A limit equilibrium model for the reinforced face stability analysis of a shallow tunnel in cohesive-frictional soils

Abstract

Although a variety of theoretical models have been developed to assess the stability of reinforced tunnel faces, the failure mechanisms in these models are inconsistent with the experimental results. This study establishes a 3D model for the stability analysis of a reinforced tunnel face based on the limit equilibrium method and strength reduction technique. This model considers the horizontal soil arching effect and has a reasonable failure mechanism that is composed of two parts: a truncated elliptical cylinder (upper part) and a wedge bound by a log-spiral-shaped slip surface (lower part). The tension failure of the bolts and shear failure of the grout-soil interface are considered in the calculation of the supporting force of the face bolts.

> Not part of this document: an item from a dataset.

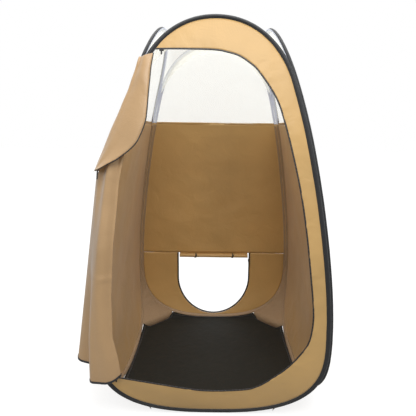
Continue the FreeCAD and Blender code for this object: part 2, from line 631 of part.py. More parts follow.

For the sake of verification, the results are compared with those from numerical method and typical limit equilibrium methods. The comparisons show that the results obtained by the proposed model agree well with the numerical simulation results, and the average relative difference and absolute difference are 4.89% and 0.10, respectively.Moreover, when the bolt length is shorter than the optimum length, the safety factor and failure mechanism increase with increasing length; when the bolt length exceeds the optimum length, the safety factor remains constant, while the failure mechanism decreases and then remains unchanged. In addition, the applicability of the proposed model for a circular tunnel face is demonstrated by comparing the results of the proposed model with those of previous studies. At the end of this work, design nomograms are presented to allow the proposed model to be used by engineers.